▸ Stated goal
In the entries that follow, the first line to write out is the one containing "Continue the Blender", and the last is the one containing "Keep writing the". Reproduce that stretch exactly, with nothing before or after it.

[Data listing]

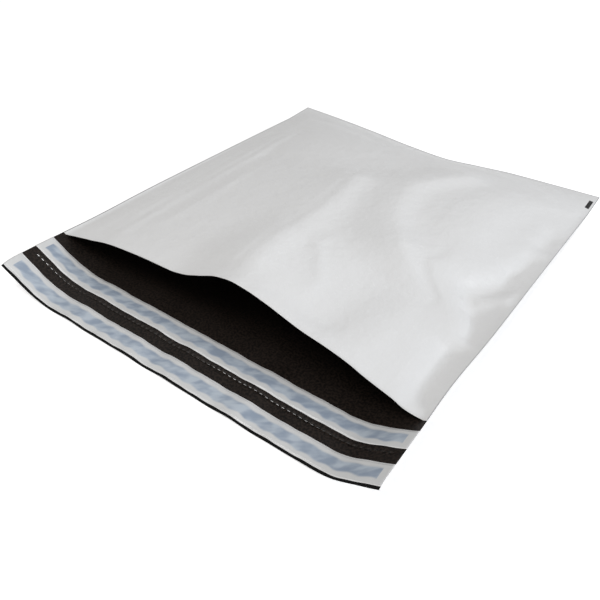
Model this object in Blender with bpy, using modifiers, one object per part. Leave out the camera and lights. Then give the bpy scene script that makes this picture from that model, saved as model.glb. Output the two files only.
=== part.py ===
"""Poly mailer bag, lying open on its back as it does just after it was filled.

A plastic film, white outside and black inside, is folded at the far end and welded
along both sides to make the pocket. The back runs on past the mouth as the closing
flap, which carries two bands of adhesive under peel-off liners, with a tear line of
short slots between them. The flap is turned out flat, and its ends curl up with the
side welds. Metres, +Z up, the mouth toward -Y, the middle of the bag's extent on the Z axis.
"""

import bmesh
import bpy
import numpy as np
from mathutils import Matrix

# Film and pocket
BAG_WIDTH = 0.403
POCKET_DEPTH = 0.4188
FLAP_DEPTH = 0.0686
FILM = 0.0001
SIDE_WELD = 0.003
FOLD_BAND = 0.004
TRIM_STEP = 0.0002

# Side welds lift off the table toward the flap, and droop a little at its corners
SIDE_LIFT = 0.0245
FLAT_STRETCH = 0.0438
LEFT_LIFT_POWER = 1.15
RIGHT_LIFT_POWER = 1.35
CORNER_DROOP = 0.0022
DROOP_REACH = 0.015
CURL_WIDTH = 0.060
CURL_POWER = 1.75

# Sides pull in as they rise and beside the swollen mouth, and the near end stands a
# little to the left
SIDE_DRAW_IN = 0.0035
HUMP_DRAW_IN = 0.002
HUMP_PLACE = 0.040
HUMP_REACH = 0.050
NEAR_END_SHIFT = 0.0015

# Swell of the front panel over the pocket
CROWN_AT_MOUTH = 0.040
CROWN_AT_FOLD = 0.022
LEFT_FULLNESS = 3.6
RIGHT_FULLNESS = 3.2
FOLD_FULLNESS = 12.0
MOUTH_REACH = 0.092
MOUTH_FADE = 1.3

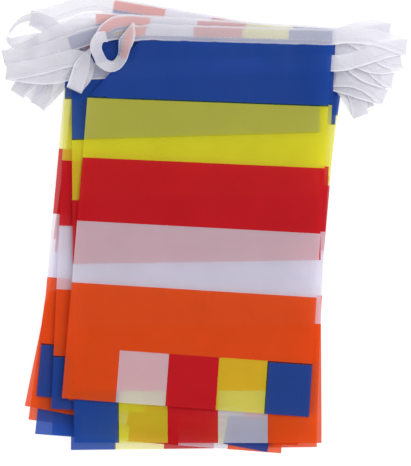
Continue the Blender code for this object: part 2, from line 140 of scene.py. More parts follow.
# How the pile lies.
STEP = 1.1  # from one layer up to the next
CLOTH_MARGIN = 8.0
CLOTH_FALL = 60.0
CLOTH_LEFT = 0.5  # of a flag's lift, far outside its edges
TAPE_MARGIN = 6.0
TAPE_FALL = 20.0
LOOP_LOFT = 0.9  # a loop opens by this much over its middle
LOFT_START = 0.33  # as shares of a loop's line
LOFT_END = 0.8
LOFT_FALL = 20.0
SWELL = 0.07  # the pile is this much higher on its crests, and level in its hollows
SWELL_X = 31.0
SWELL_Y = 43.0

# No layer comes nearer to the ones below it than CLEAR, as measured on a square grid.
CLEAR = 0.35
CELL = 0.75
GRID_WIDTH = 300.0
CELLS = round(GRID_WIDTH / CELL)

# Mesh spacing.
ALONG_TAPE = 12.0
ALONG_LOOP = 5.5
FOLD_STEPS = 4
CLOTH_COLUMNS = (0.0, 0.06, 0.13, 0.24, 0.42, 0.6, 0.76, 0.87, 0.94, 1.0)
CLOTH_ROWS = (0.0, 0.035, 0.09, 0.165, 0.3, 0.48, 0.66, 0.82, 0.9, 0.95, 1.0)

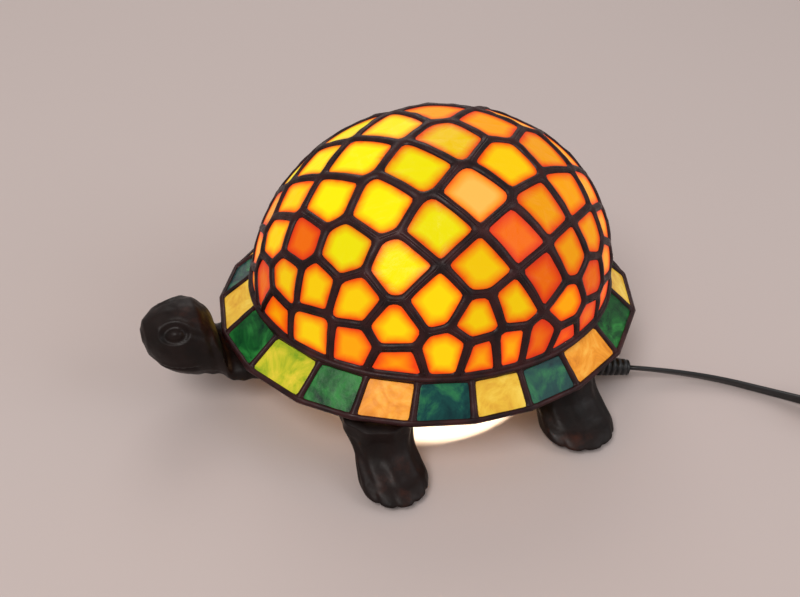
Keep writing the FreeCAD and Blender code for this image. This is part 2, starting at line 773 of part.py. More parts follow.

--

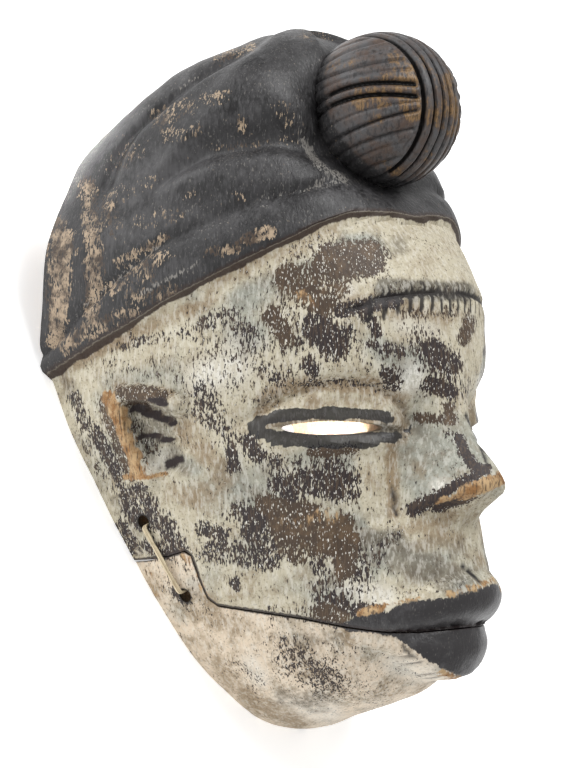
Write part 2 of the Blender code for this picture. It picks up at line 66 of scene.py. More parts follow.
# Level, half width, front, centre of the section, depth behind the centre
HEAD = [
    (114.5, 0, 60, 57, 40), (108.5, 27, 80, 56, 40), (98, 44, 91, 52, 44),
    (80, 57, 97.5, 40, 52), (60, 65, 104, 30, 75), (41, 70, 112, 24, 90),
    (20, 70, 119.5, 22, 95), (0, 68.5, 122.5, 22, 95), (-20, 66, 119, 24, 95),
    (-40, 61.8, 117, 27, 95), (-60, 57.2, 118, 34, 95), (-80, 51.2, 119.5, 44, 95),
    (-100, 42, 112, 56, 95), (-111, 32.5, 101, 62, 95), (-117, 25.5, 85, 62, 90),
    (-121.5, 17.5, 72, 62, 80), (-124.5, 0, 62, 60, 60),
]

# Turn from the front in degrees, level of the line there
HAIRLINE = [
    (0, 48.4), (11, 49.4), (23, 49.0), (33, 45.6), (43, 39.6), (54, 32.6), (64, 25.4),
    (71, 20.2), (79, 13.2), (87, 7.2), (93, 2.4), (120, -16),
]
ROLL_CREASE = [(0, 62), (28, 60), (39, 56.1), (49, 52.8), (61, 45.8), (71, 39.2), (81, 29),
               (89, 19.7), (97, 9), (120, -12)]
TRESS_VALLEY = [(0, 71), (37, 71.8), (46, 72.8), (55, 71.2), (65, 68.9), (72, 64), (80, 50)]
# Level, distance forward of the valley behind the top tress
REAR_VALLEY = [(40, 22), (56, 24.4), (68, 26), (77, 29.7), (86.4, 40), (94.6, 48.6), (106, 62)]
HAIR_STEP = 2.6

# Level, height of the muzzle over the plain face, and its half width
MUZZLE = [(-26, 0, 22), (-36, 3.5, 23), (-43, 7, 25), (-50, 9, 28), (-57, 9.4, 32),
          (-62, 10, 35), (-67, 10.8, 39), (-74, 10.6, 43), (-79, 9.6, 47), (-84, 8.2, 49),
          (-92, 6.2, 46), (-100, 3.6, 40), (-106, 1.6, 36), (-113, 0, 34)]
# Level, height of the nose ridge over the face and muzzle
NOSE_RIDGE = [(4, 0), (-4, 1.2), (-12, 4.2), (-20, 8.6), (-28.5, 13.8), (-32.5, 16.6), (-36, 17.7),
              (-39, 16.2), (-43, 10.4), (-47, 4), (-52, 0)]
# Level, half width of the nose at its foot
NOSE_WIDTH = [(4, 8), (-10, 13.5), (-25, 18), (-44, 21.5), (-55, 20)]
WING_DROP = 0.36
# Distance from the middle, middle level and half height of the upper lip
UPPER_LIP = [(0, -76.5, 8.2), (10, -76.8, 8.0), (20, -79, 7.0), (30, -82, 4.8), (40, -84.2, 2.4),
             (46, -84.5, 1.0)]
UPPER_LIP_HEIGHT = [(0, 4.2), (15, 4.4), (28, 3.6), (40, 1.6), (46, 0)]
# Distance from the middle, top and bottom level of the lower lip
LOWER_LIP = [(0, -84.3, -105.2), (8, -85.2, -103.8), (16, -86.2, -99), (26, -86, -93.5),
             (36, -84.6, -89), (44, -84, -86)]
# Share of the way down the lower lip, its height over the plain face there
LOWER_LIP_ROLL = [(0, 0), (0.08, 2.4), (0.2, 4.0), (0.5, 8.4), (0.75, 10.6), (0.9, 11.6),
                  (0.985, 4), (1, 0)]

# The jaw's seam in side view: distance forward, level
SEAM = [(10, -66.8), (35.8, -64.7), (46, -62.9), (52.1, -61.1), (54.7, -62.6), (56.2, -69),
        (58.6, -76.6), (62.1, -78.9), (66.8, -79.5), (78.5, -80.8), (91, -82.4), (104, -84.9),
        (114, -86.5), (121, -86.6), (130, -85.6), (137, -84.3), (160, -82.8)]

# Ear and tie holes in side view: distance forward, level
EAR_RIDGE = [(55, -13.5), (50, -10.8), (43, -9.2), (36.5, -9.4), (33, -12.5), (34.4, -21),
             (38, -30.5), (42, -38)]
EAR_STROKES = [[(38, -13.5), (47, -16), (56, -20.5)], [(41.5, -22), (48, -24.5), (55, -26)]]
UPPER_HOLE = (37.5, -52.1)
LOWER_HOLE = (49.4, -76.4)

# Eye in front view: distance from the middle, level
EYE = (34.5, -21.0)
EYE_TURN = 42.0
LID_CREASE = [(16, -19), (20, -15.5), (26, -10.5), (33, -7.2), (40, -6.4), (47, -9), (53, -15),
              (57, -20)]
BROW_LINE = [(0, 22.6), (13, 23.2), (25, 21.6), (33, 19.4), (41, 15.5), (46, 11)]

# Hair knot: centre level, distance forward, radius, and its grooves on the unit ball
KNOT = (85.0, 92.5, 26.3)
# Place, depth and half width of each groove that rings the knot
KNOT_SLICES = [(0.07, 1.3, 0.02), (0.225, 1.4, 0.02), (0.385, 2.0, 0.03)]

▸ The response
Continue the Blender code for this object: part 2, from line 140 of scene.py. More parts follow.
# How the pile lies.
STEP = 1.1  # from one layer up to the next
CLOTH_MARGIN = 8.0
CLOTH_FALL = 60.0
CLOTH_LEFT = 0.5  # of a flag's lift, far outside its edges
TAPE_MARGIN = 6.0
TAPE_FALL = 20.0
LOOP_LOFT = 0.9  # a loop opens by this much over its middle
LOFT_START = 0.33  # as shares of a loop's line
LOFT_END = 0.8
LOFT_FALL = 20.0
SWELL = 0.07  # the pile is this much higher on its crests, and level in its hollows
SWELL_X = 31.0
SWELL_Y = 43.0

# No layer comes nearer to the ones below it than CLEAR, as measured on a square grid.
CLEAR = 0.35
CELL = 0.75
GRID_WIDTH = 300.0
CELLS = round(GRID_WIDTH / CELL)

# Mesh spacing.
ALONG_TAPE = 12.0
ALONG_LOOP = 5.5
FOLD_STEPS = 4
CLOTH_COLUMNS = (0.0, 0.06, 0.13, 0.24, 0.42, 0.6, 0.76, 0.87, 0.94, 1.0)
CLOTH_ROWS = (0.0, 0.035, 0.09, 0.165, 0.3, 0.48, 0.66, 0.82, 0.9, 0.95, 1.0)

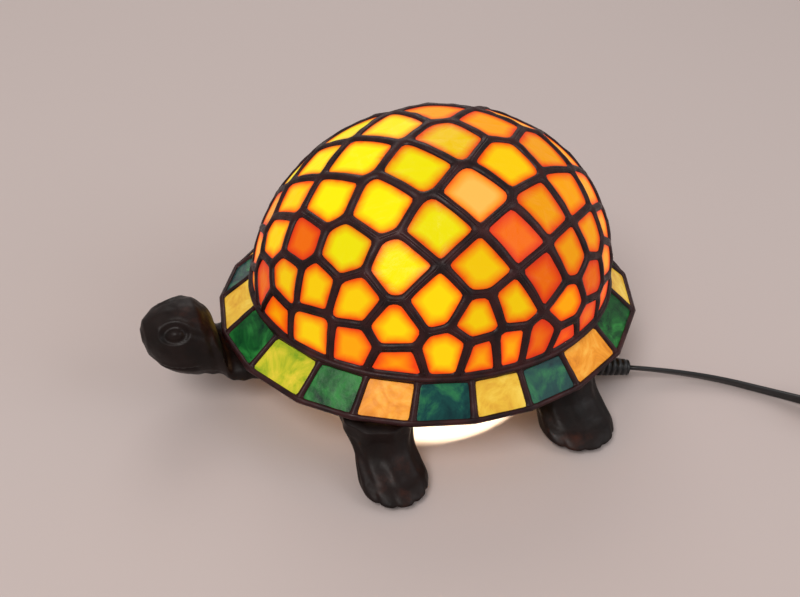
Keep writing the FreeCAD and Blender code for this image. This is part 2, starting at line 773 of part.py. More parts follow.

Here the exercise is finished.